Un premier inventaire avait été réalisé en 1997 avec l’aide du Conseil Général (voir site internet : www.CG47.org/webcg47/site_moulin/accueil.htm) ; mais cet inventaire des moulins « encore existants ou en ruines » s’est révélé être assez partiel, avec de nombreux moulins oubliés.

 

La numérisation des plans anciens par les Archives départementales de Lot-et-Garonne (Carte de Belleyme, Carte de Cassini, Cadastres Napoléoniens, Cartes cantonales de la fin du 19e siècle…) nous fournit des sources d’informations importantes sur l’existence des moulins du Lot-et-Garonne. De plus, ces informations sont devenues facilement accessibles grâce à Internet, consultables à volonté, chez-soi, à toute heure du jour et de la nuit…

 

Complétées par des recherches sur site, par celles qui ont été réalisées en 1997 avec le Conseil Général, et par quelques recherches historiques, elles ont permis d’inventorier et de localiser (coordonnées GPS) 1365 moulins (existants ou ayant existé) dont :

  • 834 moulins à eau
  • 530 moulins à vent
  • un seul moulin à force animale.

Monuments Historiques

Six moulins ou éléments de moulins de Lot-et-Garonne sont inscrits ou classés comme  Monuments Historiques : Moulin des Tours de Barbaste sur la Gelise (photo 1), Vieux pont (barrage) du Moulin de  la Sauvetat-du-Dropt sur le Dropt, Moulin de Lustrac à Trentels sur le Lot (photo 2),  la forge du Moulinet à Saint-Front-sur-Lemance sur la Lemance, château et moulin fortifié de Ferrussac, étang et digue du Moulin de la Forge de  Blanquefort-sur-Briolance.

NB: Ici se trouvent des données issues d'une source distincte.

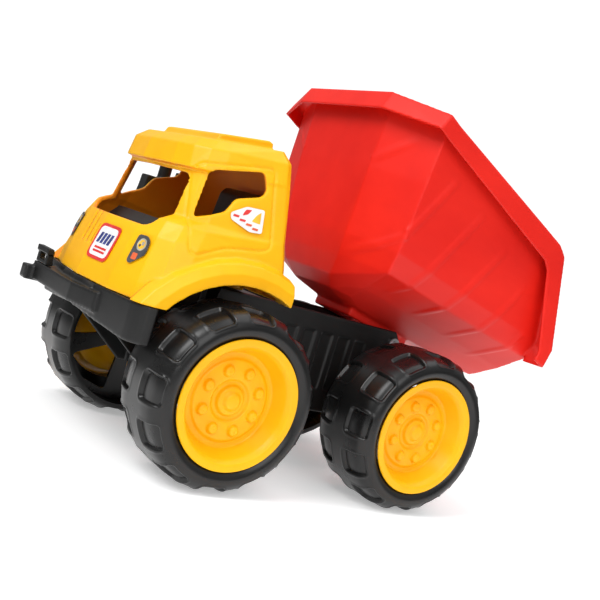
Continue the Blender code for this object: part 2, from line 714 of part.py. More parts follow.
def bed(mats, hinge):
    """Red tub with a folded lip, an under-frame and two hinge ears."""
    tub = add_object("dump_bed", tub_solid("dump_bed", 0.0), mats["red"], hinge)
    cut(tub, [tub_solid("bed_hollow", WALL), trim_mesh("bed_trim")])
    frame = []
    for side in (-1, 1):
        x = sorted((side * 19.0, side * 23.0))
        frame.append(box_mesh(f"bed_rail_{side}", (x[0], -46.0, 3.5), (x[1], 18.0, FLOOR_W + 1)))
        ear = [(-9.0, FLOOR_W + 1), (-9.0, -1.0), (-4.5, -6.0), (4.5, -6.0), (9.0, -1.0),
               (9.0, FLOOR_W + 1)]
        frame.append(profile_mesh(f"bed_ear_{side}", ear, 2.6, side * 21.0))
    frame.append(box_mesh("bed_beam", (-23.0, -46.0, 3.5), (23.0, -42.0, FLOOR_W + 1)))
    join(tub, [bed_lip("bed_lip")] + frame)
    cut(tub, [rod_mesh("bed_pin_bore", PIN_R + GAP, -40, 40, 12)])
    smooth(tub, 20.0)
    return tub


def pin_and_clips(mats):
    """Hinge pin through the chassis and the bed's ears, with a spring clip on each end."""
    pin = rod_mesh("bed_hinge_pin", PIN_R, -34.0, 34.0, 12, (PIN_Y, PIN_Z))
    smooth(add_object("bed_hinge_pin", pin, mats["steel"]))
    for hand, side in (("left", 1), ("right", -1)):
        low, high = CHASSIS_HALF + GAP, CHASSIS_HALF + 1.9
        bore = PIN_R + GAP
        ring = turned_mesh("ring", [(5.0, low * side), (5.0, high * side), (bore, high * side),
                                    (bore, low * side)], 16)
        clip = add_object(f"pin_clip_{hand}", ring, mats["steel"])
        clip.location = Vector((0.0, PIN_Y, PIN_Z)) * MM
        smooth(clip)


# ---------------------------------------------------------------- stickers

def facet(level, point, side):
    """Three corners of the cab's facet above a level, between two of its outline's points."""
    corners = []
    for k, j in ((level, point), (level, point + 1), (level + 1, point)):
        z_front, z_rear, half = cab_levels()[k]
        nose, back = half[0][1], half[-1][1]
        x, y = half[j]
        corners.append(Vector((side * x, y, z_front + (z_rear - z_front) * (y - nose) / (back - nose))))
    return corners


def label(name, corners, outline, outward, mat):
    """A thin plate just off a facet; outline is in the two axes that outward leaves."""
    normal = (corners[1] - corners[0]).cross(corners[2] - corners[0]).normalized()
    if normal.dot(outward) < 0:
        normal = -normal
    solve = 0 if abs(outward.x) > 0.5 else 1
    bm = bmesh.new()
    rings = []
    for off in (LABEL_LIFT, LABEL_LIFT + LABEL_THICK):
        ring = []
        for a, b in outline:
            p = Vector((0.0, a, b)) if solve == 0 else Vector((a, 0.0, b))
            p[solve] = (corners[0] - p).dot(normal) / normal[solve]
            ring.append(bm.verts.new((p + normal * off) * MM))
        rings.append(ring)
    bridge(bm, rings)
    add_object(name, finish(bm, name), mat)


def stickers(mats):
    """Thin labels: a framed badge and two lamp labels on the nose, one label on each door."""
    front = Vector((0.0, -1.0, 0.0))
    badge = [(5.0, 113.0), (25.0, 113.0), (28.0, 116.0), (28.0, 134.0), (25.0, 137.0), (5.0, 137.0),
             (2.0, 134.0), (2.0, 116.0)]
    label("front_badge", facet(1, 0, 1), badge, front, mats["white"])
    lamp = [(45.5, 138.5), (55.5, 138.5), (59.0, 135.0), (60.0, 125.0), (50.0, 117.5), (46.5, 119.0)]
    door = [(-22.0, 157.5), (2.0, 160.0), (3.0, 173.0), (-10.0, 172.0), (-21.0, 163.0)]
    for hand, side in (("left", 1), ("right", -1)):
        label(f"lamp_label_{hand}", facet(1, 1, side), [(side * x, z) for x, z in lamp], front,
              mats["grey"])
        label(f"door_label_{hand}", facet(4, 4, side), door, Vector((side, 0.0, 0.0)), mats["white"])


CUTTERS = None
TRUCK = None
ORIGIN = None


def build():
    global CUTTERS, TRUCK, ORIGIN
    clear_scene()
    TRUCK = new_collection("toy_dump_truck")
    CUTTERS = new_collection("cutters")
    ORIGIN = empty("truck_origin", (0.0, FRONT_AXLE_Y, 0.0))
    mats = {
        "yellow": make_material("yellow_plastic", YELLOW, 0.35),
        "red": make_material("red_plastic", RED, 0.35),
        "black": make_material("black_plastic", BLACK, 0.4),
        "tyre": make_material("tyre_plastic", BLACK, 0.45),
        "steel": make_material("zinc_steel", STEEL, 0.3, 1.0),
        "white": make_material("label_white", WHITE, 0.3),
        "grey": make_material("label_grey", GREY, 0.3),
    }
    chassis(mats)
    cab_screws(mats)
    bumper(mats)
    bumper_bracket(mats)
    cab(mats)
    stickers(mats)
    interior(mats)
    air_box(mats)
    axle("front_axle", 0.0, mats["steel"])
    axle("rear_axle", WHEELBASE, mats["steel"])
    for end, y in (("front", 0.0), ("rear", WHEELBASE)):
        for hand, side in (("left", 1), ("right", -1)):
            wheel(f"{end}_{hand}", y, side, mats)
    hinge = empty("bed_hinge", (0.0, PIN_Y, PIN_Z), ORIGIN, -RAISE_AT_REST)
    bed(mats, hinge)
    pin_and_clips(mats)


build()
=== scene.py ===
import math

import bmesh
import bpy
from mathutils import Matrix, Vector
from mathutils.bvhtree import BVHTree


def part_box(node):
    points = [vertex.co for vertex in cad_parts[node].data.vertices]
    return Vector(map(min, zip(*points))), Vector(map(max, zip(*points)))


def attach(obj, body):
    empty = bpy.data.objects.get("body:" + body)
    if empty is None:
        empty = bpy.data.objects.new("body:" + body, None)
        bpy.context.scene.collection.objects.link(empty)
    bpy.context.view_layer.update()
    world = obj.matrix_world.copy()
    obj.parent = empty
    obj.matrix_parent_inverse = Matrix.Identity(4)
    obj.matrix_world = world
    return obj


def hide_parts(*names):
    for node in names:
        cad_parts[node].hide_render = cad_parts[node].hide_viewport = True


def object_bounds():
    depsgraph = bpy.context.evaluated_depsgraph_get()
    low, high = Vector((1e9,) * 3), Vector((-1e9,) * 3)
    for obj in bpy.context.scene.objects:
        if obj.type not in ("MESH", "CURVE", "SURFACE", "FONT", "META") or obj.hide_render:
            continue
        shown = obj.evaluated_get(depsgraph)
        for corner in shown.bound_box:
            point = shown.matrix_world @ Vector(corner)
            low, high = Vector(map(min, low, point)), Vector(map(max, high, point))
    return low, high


# The toy dump truck's looks. +X is the truck's left, -Y its front, +Z up. Lengths in the tables
# and helpers below are millimetres from the front axle (Y), the centre line (X) and the ground (Z).

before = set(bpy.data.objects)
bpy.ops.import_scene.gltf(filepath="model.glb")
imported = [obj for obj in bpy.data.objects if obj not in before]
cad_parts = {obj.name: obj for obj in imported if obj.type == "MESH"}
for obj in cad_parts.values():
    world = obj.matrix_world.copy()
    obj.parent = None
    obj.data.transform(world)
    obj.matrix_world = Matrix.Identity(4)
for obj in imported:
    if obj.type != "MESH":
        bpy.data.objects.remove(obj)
CAD_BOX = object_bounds()

MM = 0.001
AXLE_LOW, AXLE_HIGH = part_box("front_axle")
AXLE_Y = (AXLE_LOW.y + AXLE_HIGH.y) / 2
REAR_LOW, REAR_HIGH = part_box("rear_axle")
WHEELBASE = ((REAR_LOW.y + REAR_HIGH.y) / 2 - AXLE_Y) / MM
TYRE_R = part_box("tyre_front_left")[1].z / 2 / MM
TYRE_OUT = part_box("tyre_front_left")[1].x / MM
SIDES = (("left", 1), ("right", -1))


def at(x, y, z):
    """A place in the truck's millimetres, as a point in the frame."""
    return Vector((x * MM, AXLE_Y + y * MM, z * MM))


# ---------------------------------------------------------------- materials

def shader_nodes(name):
    mat = bpy.data.materials.new(name)
    mat.use_nodes = True
    tree = mat.node_tree
    return mat, tree.nodes, tree.links, tree.nodes["Principled BSDF"]


def noise_node(nodes, links, scale, detail=3.0, stretch=(1.0, 1.0, 1.0)):
    """Object-space noise; stretch squeezes it along an axis, for streaks."""
    coords = nodes.new("ShaderNodeTexCoord")
    mapping = nodes.new("ShaderNodeMapping")
    mapping.inputs["Scale"].default_value = stretch
    noise = nodes.new("ShaderNodeTexNoise")
    noise.inputs["Scale"].default_value = scale
    noise.inputs["Detail"].default_value = detail
    links.new(coords.outputs["Object"], mapping.inputs["Vector"])
    links.new(mapping.outputs["Vector"], noise.inputs["Vector"])
    return noise.outputs["Fac"]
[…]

1-Moulin des Tours de Barbaste sur la Gélise – Monument historique – Photo JL-Milon, président ADAM-LG

2- Moulin de Lustrac sur le Lot – Monument historique – Photo H.Degraeve

Quatre ponts barrages sont encore existants (photo 3)  et de nombreux moulins sont inscrits sur des sites classés.

3- Pont-Barrage du moulin du Fréchou – Commune du Fréchou – Photo H.Degraeve

 

Moulins à eau de Lot-et-Garonne

 834 moulins à eau ont été recensés et localisés fin 2020.

Comparatif avec d’autres inventaires

En 1997, un inventaire réalisé par ADAM-LG, avec le Conseil Général, avait identifié 405 moulins à eau.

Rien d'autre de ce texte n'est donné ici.